[CAD and scene scripts]
---+---
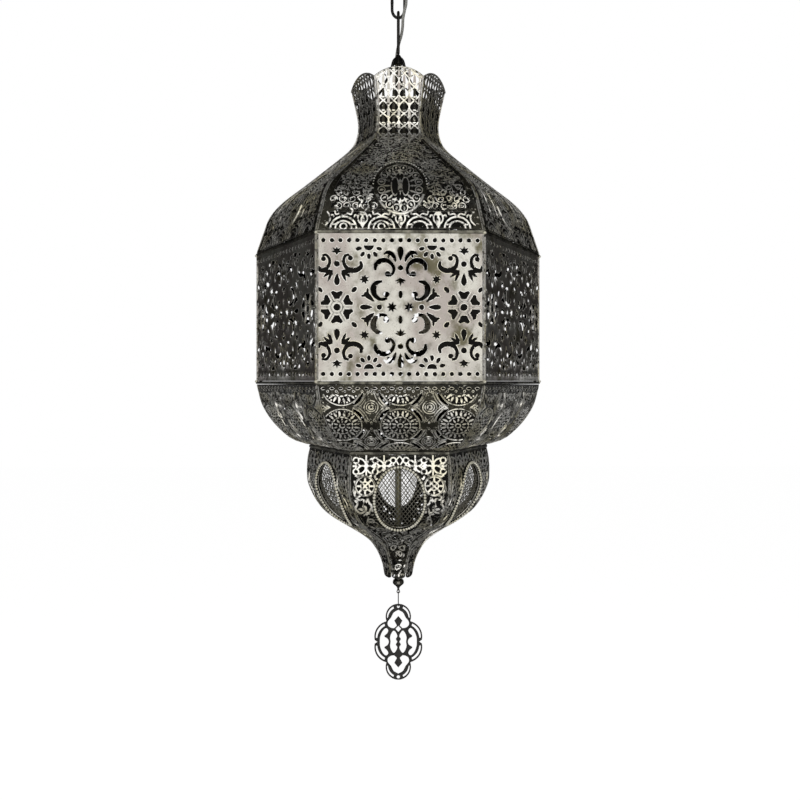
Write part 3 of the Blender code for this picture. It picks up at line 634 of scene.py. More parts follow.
def inside_look():
    n = Nodes("sheet_inside")
    tone = n.mix((0.002, 0.002, 0.002), (0.012, 0.011, 0.009), n.noise(60.0, 4.0))
    rough = n.spread(n.noise(300.0), 0.3, 0.7, 0.6, 0.8)
    return n.finish(tone, rough, None, Metallic=0.0, Specular_IOR_Level=0.12)


def dark_metal_look(name, dark, light, rough, metallic):
    n = Nodes(name)
    grain = 240.0
    wear = n.noise(70.0, 4.0, 0.6)
    fine = n.noise(grain * 4, 3.0, 0.6)
    colour = n.mix(dark, light, n.spread(wear, 0.42, 0.72))
    normal = n.bump(n.noise(grain, 3.0), 0.00025)
    normal = n.bump(fine, 0.00004, normal)
    return n.finish(colour, n.spread(fine, 0.3, 0.7, *rough), normal, Metallic=metallic)


def bulb_look():
    """Smoky clear glass, unlit."""
    n = Nodes("bulb_glass")
    tone = n.mix((0.040, 0.038, 0.034), (0.075, 0.070, 0.060), n.noise(40.0))
    return n.finish(tone, n.spread(n.noise(500.0), 0.3, 0.7, 0.08, 0.16), None, IOR=1.45)


def card_look():
    n = Nodes("holder_card")
    tone = n.mix((0.74, 0.69, 0.57), (0.55, 0.49, 0.37), n.noise(90.0, 4.0, 0.6, (1.0, 1.0, 0.2)))
    return n.finish(tone, n.spread(n.noise(400.0), 0.3, 0.7, 0.55, 0.75), n.bump(n.noise(500.0), 0.0001))


def cord_look():
    n = Nodes("cord_grey")
    tone = n.mix((0.46, 0.46, 0.44), (0.30, 0.30, 0.28), n.noise(260.0, 3.0, 0.6, (1.0, 1.0, 0.15)))
    return n.finish(tone, n.spread(n.noise(900.0), 0.3, 0.7, 0.38, 0.55), n.bump(n.noise(900.0), 0.00006))


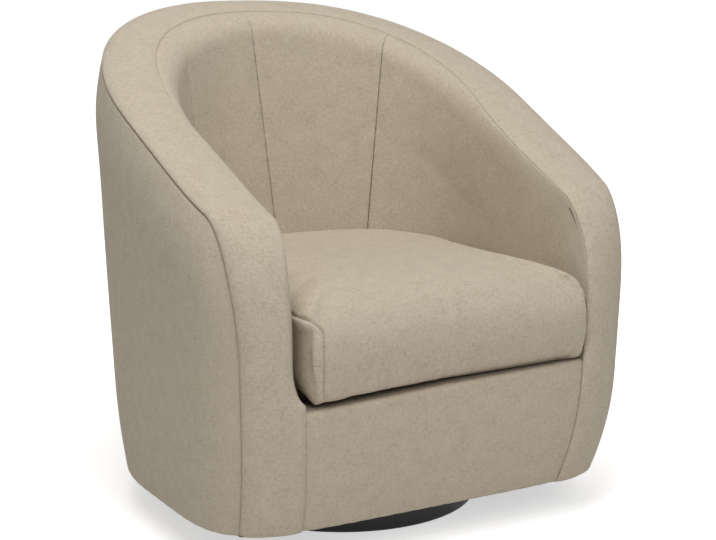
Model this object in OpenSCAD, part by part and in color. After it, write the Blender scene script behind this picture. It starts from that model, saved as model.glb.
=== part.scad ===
// Round-backed swivel tub chair: an upholstered shell with a loose seat
// cushion, turning on a ball ring over a low round base.
// Origin on the floor under the swivel axis, front towards -Y.

/* [Shell] */
// Width of the shell at arm height
shell_w = 770; // [620:1:860]
// Plan centre of the shell to the back, at arm height
back_d = 358; // [310:1:400]
// Plan centre of the shell to the arm fronts
front_d = 330; // [290:1:370]
// Plan centre of the shell behind the swivel axis
plan_y = -11; // [-40:1:20]
// Height of the shell's lower edge above the floor
shell_z = 56; // [54:1:70]
// Height of the outer seam along the arms
arm_h = 499; // [480:1:540]
// Height of the outer seam at the back
back_h = 815; // [740:1:860]
// Where the rim starts to climb, from the swivel axis to the front
climb_y = -285; // [-300:1:-240]
// Length over which the arm top turns down at the knee
knee_reach = 76; // [60:1:110]
// Height over which the arm front turns in at the knee
knee_fall = 188; // [140:1:195]
// Outer seam at the arm front, behind the front of the plan
front_in = 33; // [26:1:60]
// Height over which the lower edge is drawn in
under_h = 178; // [120:1:200]

/* [Upholstery] */
// Width of the border band over the wall, at the back
band_w = 92; // [80:1:110]
// Crown of the border band above its seams
band_crown = 16; // [10:1:24]
// How far the outside cover rounds in over the top edge
shoulder_in = 28; // [12:1:30]
// The same at the back
shoulder_back = 16; // [0:1:20]
// Height over which the outside cover rounds in
shoulder_h = 100; // [40:1:130]
// Drop of the band's inner seam below the outer one, at the back
band_drop = 20; // [0:1:30]
// The same along the arms
arm_drop = 15; // [0:1:20]
// Inner seam of the band along the arms, out from the inside arm's face
arm_seam_in = 4; // [2:1:30]
// Thickness of the padded outside cover
cover_t = 10; // [6:1:14]
// Thickness of the inside pads
pad_t = 34; // [26:1:40]
// Fullness of each inside pad between its seams
pad_puff = 7; // [0:1:10]
// Height over which the inside pads roll over to the band's inner seam
pad_roll = 40; // [24:1:50]
// Thickness of the arms at the side
arm_t = 128; // [112:1:150]
// Thickness of the back at the cushion
back_t = 135; // [118:1:150]
// How far the inner front corner of the arms stands in from the inside arms
seat_taper = 6; // [0:1:16]
// How far it stands ahead of the outer seam
arm_skew = 29; // [15:1:36]
// Height where the inside back meets the cushion
seat_z = 405; // [380:1:430]

/* [Seat] */
// Height of the deck under the cushion
deck_z = 261; // [245:1:280]
// Thickness of the deck pad
deck_t = 16; // [10:1:24]
// Thickness of the seat cushion at its edges
cushion_t = 142; // [110:1:160]
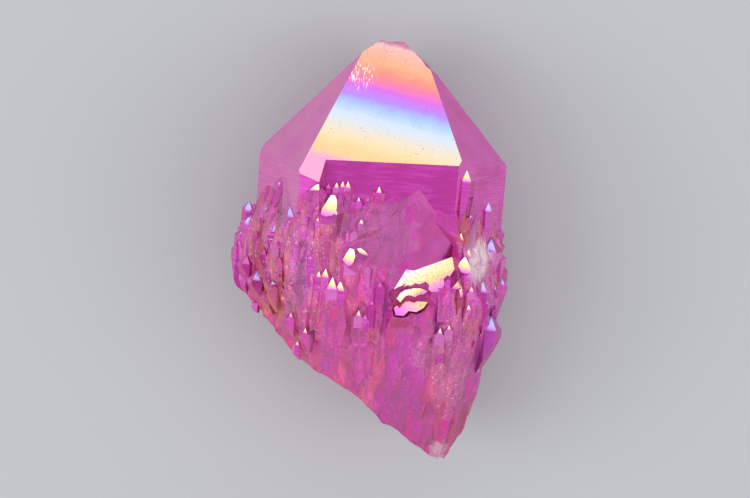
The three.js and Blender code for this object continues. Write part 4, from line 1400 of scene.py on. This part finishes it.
# %% Light it
def soft_lamp(name, location, target, size, power):
    """A square lamp that looks from one point at another; metres and watts."""
    data = bpy.data.lights.new(name, "AREA")
    data.shape = "RECTANGLE"
    data.size, data.size_y = size
    data.energy = power
    lamp = bpy.data.objects.new(name, data)
    lamp.location = location
    away = Vector(location) - Vector(target)
    lamp.rotation_euler = away.to_track_quat("Z", "Y").to_euler()
    scene.collection.objects.link(lamp)
    return lamp


TIP = (0.0, 0.03, 0.025)
soft_lamp("flash_lamp", (0.0, 0.68, 0.31), TIP, (0.60, 0.30), 0.42)
soft_lamp("left_lamp", (-0.7, -0.1, 0.6), TIP, (0.6, 0.6), 2.6)
soft_lamp("right_lamp", (0.7, -0.1, 0.6), TIP, (0.6, 0.6), 1.8)
surround = bpy.data.worlds.new("surround")
surround.use_nodes = True
surround.node_tree.nodes["Background"].inputs[0].default_value = (0.76, 0.77, 0.79, 1.0)
scene.world = surround
scene.view_settings.view_transform = "Standard"
print("three lamps and a surround")

# %% [markdown]
# ## The camera
# The camera looks down on the lying stone, nearly along the way its front looks, as if it
# were held up to the eye. It leans a little to the tip and is rolled a little, and a long
# lens from arm's length keeps the crystal's edges straight and true.

# %% Place the camera
LOOK = Vector((-0.16, -18.02, 0.0))  # the point looked at, in mm about the long axis
RANGE = 430.0
RISE = math.radians(9.0)  # the camera leans this much from straight above, to the tip
ROLL = math.radians(4.7)
FIELD = math.radians(18.86)
SENSOR = 36.0

away = Vector((0.0, math.sin(RISE), math.cos(RISE)))
level_up = Vector((0.0, math.cos(RISE), -math.sin(RISE)))
level_right = Vector((1.0, 0.0, 0.0))
right = level_right * math.cos(ROLL) + level_up * math.sin(ROLL)
up = level_up * math.cos(ROLL) - level_right * math.sin(ROLL)
camera_data = bpy.data.cameras.new("camera")
camera_data.sensor_width = SENSOR
camera_data.lens = SENSOR / 2 / math.tan(FIELD / 2)
camera_data.clip_start = 0.01
camera = bpy.data.objects.new("camera", camera_data)
scene.collection.objects.link(camera)
turned = Matrix((right, up, away)).transposed().to_4x4()
camera.matrix_world = Matrix.Translation((AXIS + LOOK + away * RANGE) * MM) @ turned
scene.camera = camera
print("camera at", [round(v, 3) for v in camera.matrix_world.translation], "m")
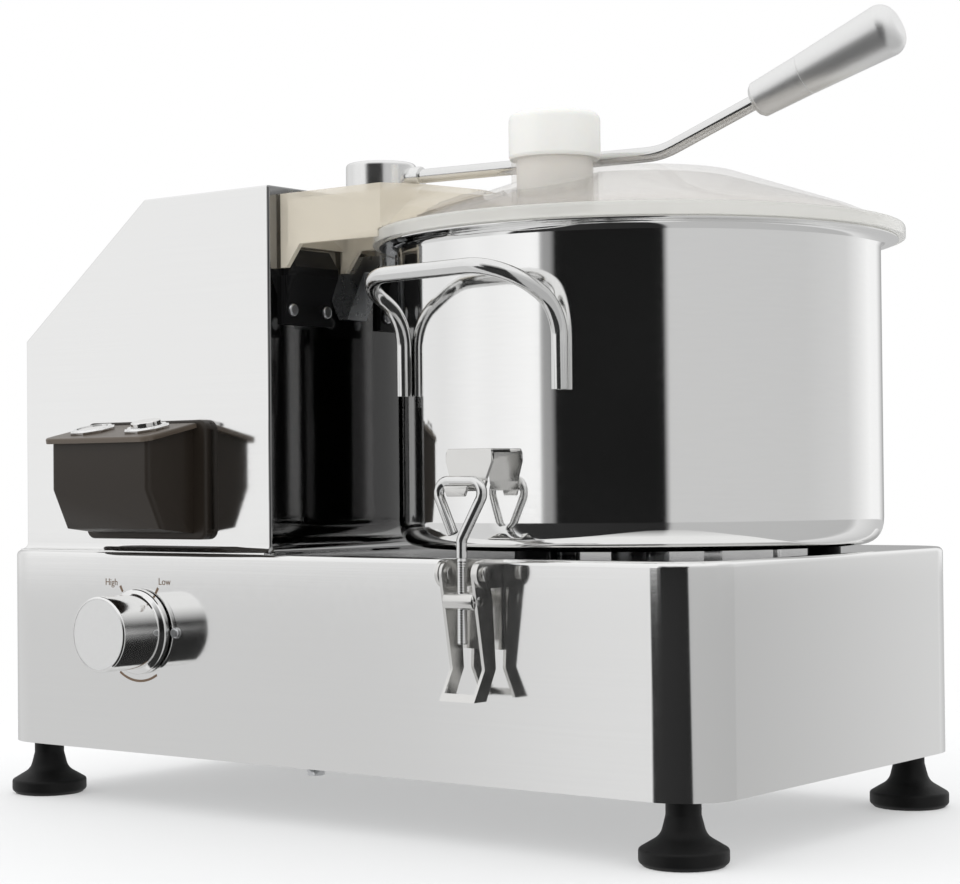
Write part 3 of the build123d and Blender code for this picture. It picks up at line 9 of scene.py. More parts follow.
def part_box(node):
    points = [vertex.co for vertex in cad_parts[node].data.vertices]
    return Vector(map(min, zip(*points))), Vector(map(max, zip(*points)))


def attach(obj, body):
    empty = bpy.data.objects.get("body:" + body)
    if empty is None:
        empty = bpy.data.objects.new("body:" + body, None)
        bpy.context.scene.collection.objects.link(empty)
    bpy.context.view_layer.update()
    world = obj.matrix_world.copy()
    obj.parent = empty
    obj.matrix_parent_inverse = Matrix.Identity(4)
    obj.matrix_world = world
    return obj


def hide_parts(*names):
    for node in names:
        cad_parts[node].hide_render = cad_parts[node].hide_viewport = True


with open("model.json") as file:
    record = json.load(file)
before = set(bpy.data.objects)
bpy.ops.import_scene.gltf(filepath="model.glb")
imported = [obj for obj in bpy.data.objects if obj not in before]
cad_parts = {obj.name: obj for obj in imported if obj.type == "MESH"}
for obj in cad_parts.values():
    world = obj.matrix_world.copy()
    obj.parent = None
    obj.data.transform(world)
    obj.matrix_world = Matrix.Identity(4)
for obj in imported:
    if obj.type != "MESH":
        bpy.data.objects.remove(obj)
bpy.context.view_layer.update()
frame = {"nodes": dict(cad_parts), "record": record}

# Working frame, in millimetres: X from the base's left end, Y from its front face, Z from the table.
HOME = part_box("base_housing")[0]


def at(x, y, z):
    """A place in the working frame, in metres in the shared frame."""
    return Vector((HOME.x + x / 1000, HOME.y + y / 1000, z / 1000))


def mm(value):
    return value / 1000


# Places and sizes that several pieces share, in millimetres.
FOOT_XS, FOOT_YS = (24, 476), (20, 255)
BOWL_X, BOWL_Y = 374.5, 137.5
BOWL_R = 132.3
BOWL_FLOOR, BOWL_TOP = 149, 314
PUSHER_X, PUSHER_Y = 370, 67
KNOB_X, KNOB_Z = 125, 101.3
KNOB_FRONT = 33.0
SCALE_X = 123               # middle of the printed speed scale
CLAMP_X, CLAMP_Y = 236.5, 83.0
ROD_R = 4.0
ROD_HEIGHT = 357.0          # of the clamp lever's rod where it leaves its hub
ROD_TURN = radians(5.9)     # of the rod towards the back
ROD_RISE = radians(22.0)    # of the rod past its bend
ROD_BEND = 179.0            # from the hub's axis to the bend
GRIP_START = 59.0           # from the bend, along the rod
GRIP_LENGTH = 84
GRIP_END_R, GRIP_EDGE_R = 13.6, 8


# ---------------------------------------------------------------- node groups and materials
def new_group(name, inputs, outputs):
    group = bpy.data.node_groups.new(name, "ShaderNodeTree")
    for label, kind, default in inputs:
        socket = group.interface.new_socket(name=label, in_out="INPUT", socket_type=kind)
        if default is not None:
            socket.default_value = default
    for label, kind in outputs:
        group.interface.new_socket(name=label, in_out="OUTPUT", socket_type=kind)
    return group, group.nodes.new("NodeGroupInput"), group.nodes.new("NodeGroupOutput")


def put(tree, kind, values=None, **settings):
    """A new node with its settings, and numbers or links for its inputs."""
    node = tree.nodes.new(kind)
    for key, value in settings.items():
        setattr(node, key, value)
    for key, value in (values or {}).items():
        if isinstance(value, bpy.types.NodeSocket):
            tree.links.new(value, node.inputs[key])
        else:
            node.inputs[key].default_value = value
    return node


def grain_group():
    """Brushing or casting grain: noise stretched along each axis by its own amount."""
    group, given, result = new_group(
        "surface_grain",
        [("Vector", "NodeSocketVector", None), ("Stretch", "NodeSocketVector", (1, 1, 1)),
         ("Contrast", "NodeSocketFloat", 0.5)],
        [("Grain", "NodeSocketFloat")])
    placed = put(group, "ShaderNodeVectorMath", {0: given.outputs["Vector"], 1: given.outputs["Stretch"]},
                 operation="MULTIPLY")
    noise = put(group, "ShaderNodeTexNoise", {"Vector": placed.outputs[0], "Scale": 1.0, "Detail": 4.0,
                                              "Roughness": 0.6})
    centred = put(group, "ShaderNodeMath", {0: noise.outputs["Fac"], 1: 0.5}, operation="SUBTRACT")
    scaled = put(group, "ShaderNodeMath", {0: centred.outputs[0], 1: given.outputs["Contrast"]},
                 operation="MULTIPLY")
    raised = put(group, "ShaderNodeMath", {0: scaled.outputs[0], 1: 0.5}, operation="ADD", use_clamp=True)
    group.links.new(raised.outputs[0], result.inputs["Grain"])
    return group


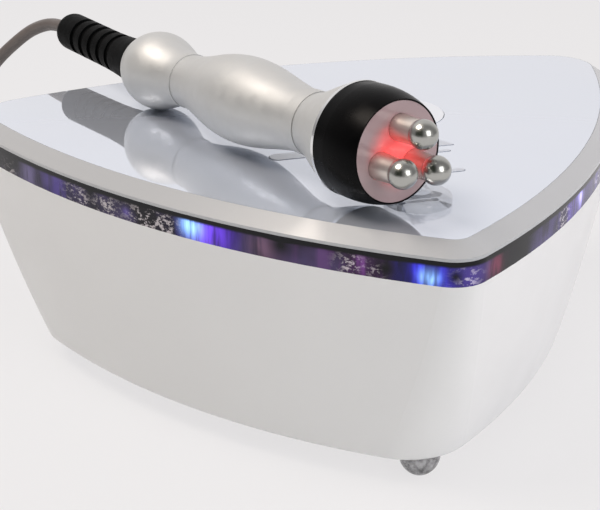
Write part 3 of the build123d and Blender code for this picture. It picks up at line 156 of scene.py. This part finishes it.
path = [v.co.copy() for v in line_mesh.vertices]
bpy.data.objects.remove(line_object)
bpy.data.meshes.remove(line_mesh)


def mesh_piece(name, verts, faces, smooth=True):
    mesh = bpy.data.meshes.new(name)
    mesh.from_pydata([tuple(v) for v in verts], [], faces)
    for polygon in mesh.polygons:
        polygon.use_smooth = smooth
    mesh.update()
    return link(bpy.data.objects.new(name, mesh))


def tube_along(name, places, radius, sides):
    """Closed round tube along places, carried on without twist."""
    verts, faces = [], []
    heading = (places[1] - places[0]).normalized()
    side = heading.orthogonal().normalized()
    for i, place in enumerate(places):
        before = places[max(i - 1, 0)]
        after = places[min(i + 1, len(places) - 1)]
        heading = (after - before).normalized()
        side = (side - heading * side.dot(heading)).normalized()
        up = heading.cross(side)
        for k in range(sides):
            a = 2 * pi * k / sides
            verts.append(place + (side * cos(a) + up * sin(a)) * radius)
    for i in range(len(places) - 1):
        for k in range(sides):
            n = (k + 1) % sides
            faces.append((i * sides + k, i * sides + n, (i + 1) * sides + n, (i + 1) * sides + k))
    faces.append(tuple(reversed(range(sides))))
    faces.append(tuple((len(places) - 1) * sides + k for k in range(sides)))
    return mesh_piece(name, verts, faces)


cable = tube_along("cable", path, CABLE_R * MM, CABLE_SIDES)
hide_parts("cable_free", "cable_coil", "cable_tail")
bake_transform(cable)

# Materials
SOCKETS = {
    "color": "Base Color",
    "rough": "Roughness",
    "metal": "Metallic",
    "coat": "Coat Weight",
    "coat_rough": "Coat Roughness",
    "ior": "IOR",
    "clear": "Transmission Weight",
    "specular": "Specular IOR Level",
    "glow": "Emission Strength",
    "glow_color": "Emission Color",
}
# Sockets of the mix node when it mixes colours
MIX_SHARE = 0
MIX_FIRST = 6
MIX_SECOND = 7
MIX_RESULT = 2
BLACK = (0.0, 0.0, 0.0)
# The range of a noise over which a mottled surface turns from its low to its high value
CLOUD_LOW = 0.3
CLOUD_HIGH = 0.7
CLOUD_DETAIL = 4.0
# Roughness varies on a finer scale than colour
ROUGH_FINER = 3.1
GRAIN_DETAIL = 2.0
GRAIN_DEPTH = 0.0002
# How far a roughness varies: for plastic a share of it up to a limit, for metal a share of it
PLASTIC_UNEVEN = 0.3
PLASTIC_MOST_UNEVEN = 0.06
METAL_UNEVEN = 0.25
METAL_SCALE = 80.0
METAL_AMOUNT = 0.05
METAL_GRAIN = 500.0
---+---
**Job**
Quote the listing word for word from its first line through the line in which "0.75), n.bump(n.noise(500.0), 0.0001))" appears.

**Answer to the task**
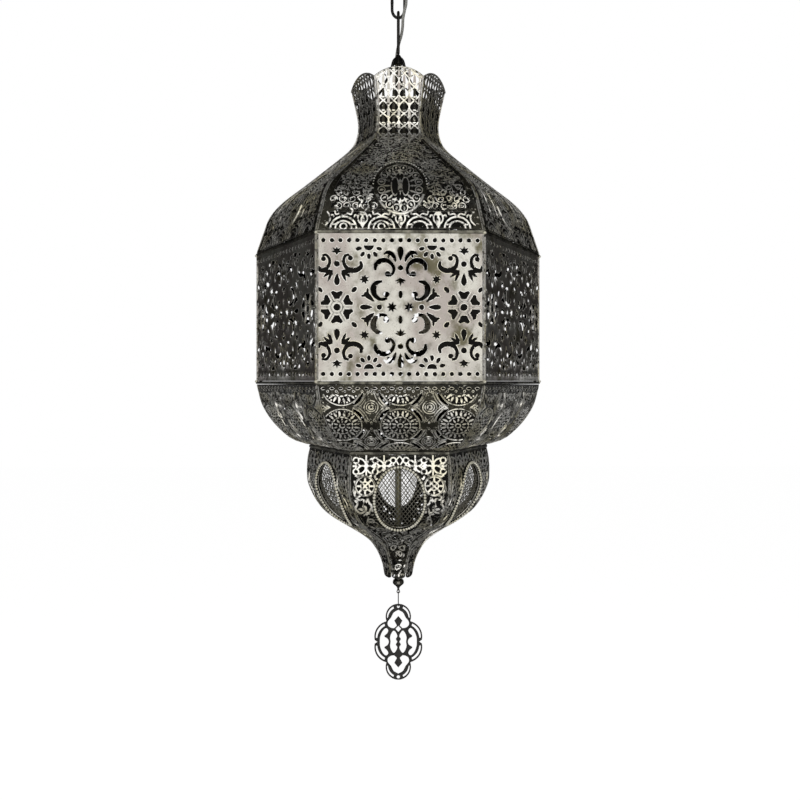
Write part 3 of the Blender code for this picture. It picks up at line 634 of scene.py. More parts follow.
def inside_look():
    n = Nodes("sheet_inside")
    tone = n.mix((0.002, 0.002, 0.002), (0.012, 0.011, 0.009), n.noise(60.0, 4.0))
    rough = n.spread(n.noise(300.0), 0.3, 0.7, 0.6, 0.8)
    return n.finish(tone, rough, None, Metallic=0.0, Specular_IOR_Level=0.12)


def dark_metal_look(name, dark, light, rough, metallic):
    n = Nodes(name)
    grain = 240.0
    wear = n.noise(70.0, 4.0, 0.6)
    fine = n.noise(grain * 4, 3.0, 0.6)
    colour = n.mix(dark, light, n.spread(wear, 0.42, 0.72))
    normal = n.bump(n.noise(grain, 3.0), 0.00025)
    normal = n.bump(fine, 0.00004, normal)
    return n.finish(colour, n.spread(fine, 0.3, 0.7, *rough), normal, Metallic=metallic)


def bulb_look():
    """Smoky clear glass, unlit."""
    n = Nodes("bulb_glass")
    tone = n.mix((0.040, 0.038, 0.034), (0.075, 0.070, 0.060), n.noise(40.0))
    return n.finish(tone, n.spread(n.noise(500.0), 0.3, 0.7, 0.08, 0.16), None, IOR=1.45)


def card_look():
    n = Nodes("holder_card")
    tone = n.mix((0.74, 0.69, 0.57), (0.55, 0.49, 0.37), n.noise(90.0, 4.0, 0.6, (1.0, 1.0, 0.2)))
    return n.finish(tone, n.spread(n.noise(400.0), 0.3, 0.7, 0.55, 0.75), n.bump(n.noise(500.0), 0.0001))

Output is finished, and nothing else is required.